La muestra Oscar Bony, el mago, realizada en el Museo de Arte Latinoamericano de Buenos Aires (MALBA) tiene un plus que va más allá del valor de la obra de este artista plástico nacido en Misiones en 1941 y fallecido en Buenos Aires en 2002. Bony realizó una serie de trabajos en los cuales utilizó como soporte fotografías de gran tamaño y sobre las cuales disparó con una pistola 9 mm. Series tales como suicidios o el triunfo de la muerte, provocan, en algunas de las fotos que las componen, una sensación fuerte al momento de ser vistas; sea por la situarnos frente al artista que conserva un rictus de neutralidad que desentona con el agujero de bala en el centro de su cabeza; sea metaforizando su producción con lo religioso en el punto más alto de estos trabajos: un primerísimo primer plano de la cara artista coronado de una sucesión de agujeros de bala en la frente bajo el nombre de corona de espinas; sea por lo que pueda teorizarse respecto de la superposición del disparo de la cámara fotográfica con los disparos del arma que completan la obra con agujeros, valga la aparente contradicción.

Al recorrer la muestra siguiendo el sentido propuesto por la curaduría, uno llega a toparse con el plus: la exposición de una foto en blanco y negro de Nueva York del año 1994 en la que se ven las Torres Gemelas, cada una con un disparo de bala y, a su lado, una ampliación enorme y pixelada de un fotograma a color con una de las torres en llamas y el segundo avión usado en el atentado a punto de impactar en su gemela.
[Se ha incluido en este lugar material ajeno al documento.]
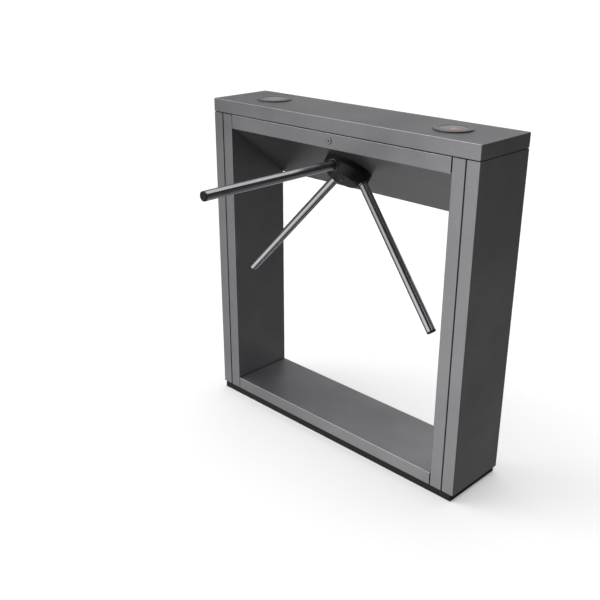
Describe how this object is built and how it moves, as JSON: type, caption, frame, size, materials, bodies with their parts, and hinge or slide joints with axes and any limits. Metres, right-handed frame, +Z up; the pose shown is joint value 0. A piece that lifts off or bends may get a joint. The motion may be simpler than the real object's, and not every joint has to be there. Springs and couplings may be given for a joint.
{
  "type": "visitor counter turnstile",
  "caption": "Waist-high tripod turnstile in a slim rectangular metal gate frame, with a tilted hub carrying straight tubular arms, a hinged top lid and round reader discs.",
  "frame": {"origin": "centre of the cabinet's footprint, on the floor plane under the base plate", "axes": "+Z up; -Y is the front, the side the horizontal arm reaches out of; +X runs along the cabinet's length to the right as seen from the front"},
  "size_m": [0.972, 0.667, 1.0043],
  "materials": {
    "cabinet_steel": "satin",
    "base_black": "matte",
    "hub_black": "satin",
    "gloss_black": "gloss",
    "cap_black": "satin",
    "black_plastic": "matte",
    "arm_chrome": "polished",
    "lock_chrome": "polished",
    "machined_steel": "machined",
    "zinc_plate": "zinc plated",
    "bezel_grey": "satin",
    "lens_grey": "frosted gloss",
    "lens_red": "frosted gloss with a small red mark",
    "board_green": "solder mask",
    "gear_brass": "machined"
  },
  "bodies": {
    "cabinet": {"plinth": "base_black", "lower_beam": "cabinet_steel", "post_left_outer": "cabinet_steel", "post_left_inner": "cabinet_steel", "post_right_outer": "cabinet_steel", "post_right_inner": "cabinet_steel", "fascia": "cabinet_steel", "slope_panel": "cabinet_steel", "rear_panel": "cabinet_steel", "hinge_leaf_fixed": "machined_steel", "hinge_pin": "machined_steel", "lock_body": "lock_chrome", "rail_front": "zinc_plate", "rail_rear": "zinc_plate", "mech_plate": "zinc_plate", "hub_flange": "hub_black", "bearing_front": "machined_steel", "bearing_rear": "machined_steel", "count_sensor": "black_plastic", "solenoid_left": "zinc_plate", "solenoid_right": "zinc_plate", "damper_body": "black_plastic", "control_board": "board_green", "power_supply": "zinc_plate"},
    "lid": {"lid": "cabinet_steel", "hinge_leaf_lid": "machined_steel", "lid_catch": "zinc_plate", "reader_bezel_left": "bezel_grey", "reader_bezel_right": "bezel_grey", "reader_lens_left": "lens_grey", "reader_lens_right": "lens_red", "reader_housing_left": "black_plastic", "reader_housing_right": "black_plastic"},
    "rotor": {"shaft": "machined_steel", "hub_body": "hub_black", "hub_band": "gloss_black", "hub_screw": "lock_chrome", "arm_1": "arm_chrome", "arm_2": "arm_chrome", "arm_3": "arm_chrome", "arm_cap_1": "cap_black", "arm_cap_2": "cap_black", "arm_cap_3": "cap_black", "arm_collar_1": "arm_chrome", "arm_collar_2": "arm_chrome", "arm_collar_3": "arm_chrome", "drive_gear": "machined_steel", "index_cam": "machined_steel", "lock_wheel": "machined_steel", "encoder_disc": "black_plastic"},
    "damper_pinion_body": {"damper_pinion": "gear_brass"},
    "index_arm": {"index_lever": "machined_steel"},
    "index_wheel": {"index_roller": "machined_steel"},
    "lock_bolt_left": {"bolt_left": "machined_steel"},
    "lock_bolt_right": {"bolt_right": "machined_steel"},
    "key_lock": {"lock_plug": "machined_steel", "lock_cam": "zinc_plate"}
  },
  "joints": [
    {"name": "rotor_spin", "type": "hinge", "parent": "cabinet", "child": "rotor", "pos_m": [0, -0.0107, 0.86819], "axis": [0, 0.6441, 0.7649], "continuous": true},
    {"name": "damper_spin", "type": "hinge", "parent": "cabinet", "child": "damper_pinion_body", "pos_m": [0.04596, -0.02635, 0.90948], "axis": [0, 0.6441, 0.7649], "continuous": true},
    {"name": "index_lever_swing", "type": "hinge", "parent": "cabinet", "child": "index_arm", "pos_m": [-0.062, 0.05311, 0.8508], "axis": [0, 0.6441, 0.7649], "range_deg": [0, 8], "stiffness_Nm_per_rad": 0.5, "springref_deg": -8.59},
    {"name": "index_roller_spin", "type": "hinge", "parent": "index_arm", "child": "index_wheel", "pos_m": [0, 0.05289, 0.85909], "axis": [0, 0.6441, 0.7649], "continuous": true},
    {"name": "bolt_left_slide", "type": "slide", "parent": "cabinet", "child": "lock_bolt_left", "axis": [1, 0, 0], "range_m": [0, 0.0068], "stiffness_N_per_m": 150, "springref_m": -0.008},
    {"name": "bolt_right_slide", "type": "slide", "parent": "cabinet", "child": "lock_bolt_right", "axis": [-1, 0, 0], "range_m": [0, 0.0068], "stiffness_N_per_m": 150, "springref_m": -0.008},
    {"name": "lid_open", "type": "hinge", "parent": "cabinet", "child": "lid", "pos_m": [0, 0.1128, 0.9592], "axis": [-1, 0, 0], "range_deg": [0, 80]},
    {"name": "lock_turn", "type": "hinge", "parent": "cabinet", "child": "key_lock", "pos_m": [0, -0.1085, 0.938], "axis": [0, 1, 0], "range_deg": [0, 90]}
  ],
  "couplings": [
    {"joint": "damper_spin", "follows": "rotor_spin", "ratio": -3}
  ]
}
Esa comparación con el atentado, que parece estar hablando de lo anticipatorio y lo profético en el arte, puede ocultar lo más potente de la composición de las dos fotos: el fotograma ampliado está enmarcado y firmado por Osama Bin Laden, lo que sitúa al atentado en el lugar de una obra de arte. No está explicitado si si fue el propio Bony quien hizo uso de ese recurso componiendo una extensión de su obra o si fue una exclusiva ocurrencia de la curaduría, lo que poco importa a los fines de la idea que transmite: la foto de Bony es una advertencia estética de la muerte, y resignifica como tal al resto de su obra con disparos. Construir esa metáfora, de tradición clasicista, partiendo de la coincidencia de la obra con el atentado es una arriesgada y necesaria elección. Quizás sea ese el mayor logro de esta muestra.